> _Supplied data_

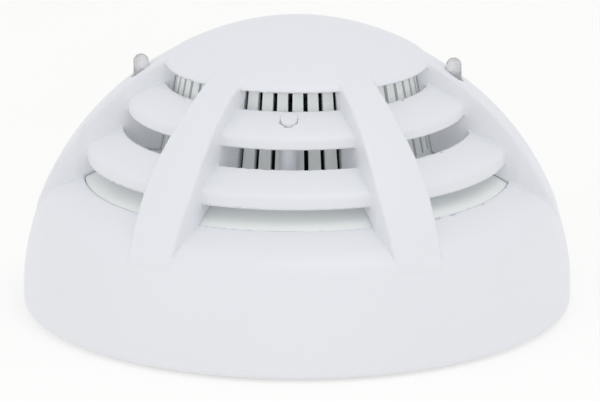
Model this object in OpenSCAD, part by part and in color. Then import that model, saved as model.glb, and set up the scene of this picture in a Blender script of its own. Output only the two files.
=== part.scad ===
// Ceiling heat detector: a louvred sensor head that twists onto a flat mounting base.
// +Z points away from the ceiling, and z = 0 is the back of the mounting base.
// The front window faces -Y, and the two indicator lamps sit on the X axis.

/* [Cover] */
// Diameter of the cover at its widest
cover_d = 100; // [98:0.5:104]
// Height of the dome's top above the mounting surface
cover_top = 52.3; // [51.9:0.1:53]
// Thickness of the cover's skirt
skirt_wall = 2; // [1.6:0.1:2.2]
// Thickness of the louvres
louvre_wall = 1.6; // [1.2:0.1:1.8]
// Number of ribs, and of windows between them
rib_count = 6; // [6]

/* [Sensor cage] */
// Number of slots round the cage
slot_count = 51; // [42, 45, 48, 51, 54]
// Width of each slot
slot_w = 0.8; // [0.6:0.05:1]

/* [Lamps] */
// Diameter of the clear indicator lamps
lamp_d = 2.8; // [2.7:0.1:2.9]
// Distance of each lamp from the centre line
lamp_x = 28.3; // [28.2:0.1:28.5]

/* [Mounting base] */
// Distance between the two fixing slots
fixing_spacing = 60; // [58:1:62]
// Width of a fixing slot
fixing_w = 4.4; // [4:0.1:5]
// Length of a fixing slot, end to end
fixing_l = 9; // [7:0.5:9]
// Diameter of the cable entry
cable_d = 32; // [28:1:34]

/* [Hidden] */
$fn = 64;
eps = 0.01;

// Outline of the dome: a superellipse above its widest ring.
cover_r = cover_d / 2;
belly_z = 3.2;
dome_h = cover_top - belly_z;
dome_power = 1.89;
rim_z = 0.4;
rim_round = 1.2;
rib_proud = 0.22;
rib_toe_z = 17.4;

// Louvre tiers, top to bottom: [inner edge radius, its height, lip radius, lip's lower edge]
tier_slope = 0.45;
tiers = [[23.65, 41.4, 30.6, 36.0], [31.4, 32.9, 38.1, 27.25]];
cap_edge = [23.85, 44.5];
lip = [38.6, 23.9];
skirt_break_z = 17.8;

// Ribs widen from the cap towards the skirt, and narrow again a little at their toes.
rib_half_top = 3.45;
rib_spread = 1.5;
rib_spread_from = 24;
rib_widest = 40;
rib_toe_taper = 0.06;
rib_head_r = 21.6;
rib_side_wall = 1.6;
boss_x = 42.8;
boss_r = 2.8;
boss_top = 20.4;
boss_angles = [90, 210, 330];

// Sensor cage: a slotted cone on a round step, and a floor that runs out to the skirt's lip.
cage_top_z = 44.4;
cage_wall = 1.3;
slot_foot = 30;
step_top = 28.6;
step_r = 33.7;
step_t = 1.2;
floor_z = 26.2;
floor_r = lip[0] - 0.1;
floor_edge = lip[1] - 0.3;
// Locating pin, which stands on the step and comes through the front upper louvre
pin_x = 25.95;
pin_r = 1.45;
pin_proud = 0.25;
pin_top = tiers[0][1] - tier_slope * (pin_x - tiers[0][0]) + pin_proud;

// Heights of the parts in the head
plate_z = 9.2;
plate_t = 2;
board_z = 13.4;
board_t = 1.6;
board_top = board_z + board_t;
ring_r = 37.2;
ring_wall = 2;
lug_top = 5.2;
lug_bottom = 3.6;
lug_r = 39.6;
lug_angle = 16;

// Heights of the parts in the mounting base
base_r = 46.6;
base_t = 2.2;
post_top = 4.2;
hook_z = 5.4;
hook_t = 1.7;
hook_r = 37.6;
hook_angle = 20;
bayonet_count = 4;
stop_angles = [-10.5, 30.5];
terminal_r = 27;
terminal_angles = [for (i = [0:3]) 45 + 90 * i];
contact_y = 11;
contact_z = 8.65;
strip_t = 0.5;
washer_t = 1;
screw_shaft_r = 1.5;

function dome_r(z) = let (h = max(0, z - belly_z) / dome_h)
    cover_r * pow(1 - pow(h, dome_power), 1 / dome_power);
function dome_z(r) = belly_z + dome_h * pow(1 - pow(max(0, r) / cover_r, dome_power), 1 / dome_power);
function dome_slope(z) = (dome_r(z + 0.01) - dome_r(z - 0.01)) / 0.02;
function cage_r(z) = 21.7 + 0.211 * (43 - z);
function curve(a, b, c, steps) = [for (i = [0:steps]) let (t = i / steps)
    (1 - t) * (1 - t) * a + 2 * t * (1 - t) * b + t * t * c];
function dome_arc(r_from, r_to, inset, steps) = [for (i = [0:steps])
    let (r = r_from + (r_to - r_from) * i / steps) [r, dome_z(r) - inset]];
function side_arc(z_from, z_to, inset, steps) = [for (i = [0:steps])
    let (z = z_from + (z_to - z_from) * i / steps) [dome_r(z) - inset, z]];
function rib_half(x) = rib_half_top - rib_toe_taper * max(0, x - rib_widest)
    + rib_spread * pow(min(1, max(0, x - rib_spread_from) / (rib_widest - rib_spread_from)), 1.3);

// ---- outer cover ----

// The lip's slope line, carried out to a radius.
function shoulder_z(r) = lip[1] - tier_slope * (r - lip[0]);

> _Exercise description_
Quote exactly the opening line of the material above and every line after it, up to and including the line that contains "the X axis.".

> _Reply to the exercise_
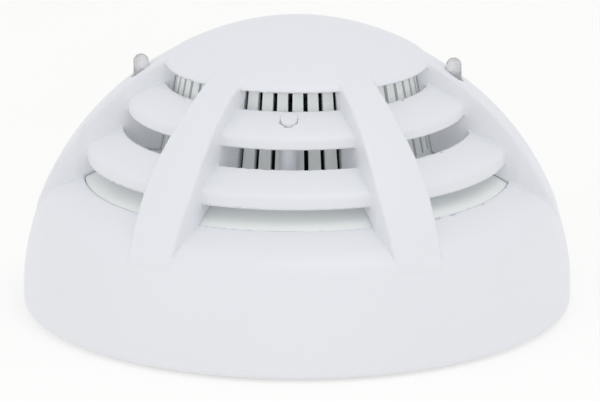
Model this object in OpenSCAD, part by part and in color. Then import that model, saved as model.glb, and set up the scene of this picture in a Blender script of its own. Output only the two files.
=== part.scad ===
// Ceiling heat detector: a louvred sensor head that twists onto a flat mounting base.
// +Z points away from the ceiling, and z = 0 is the back of the mounting base.
// The front window faces -Y, and the two indicator lamps sit on the X axis.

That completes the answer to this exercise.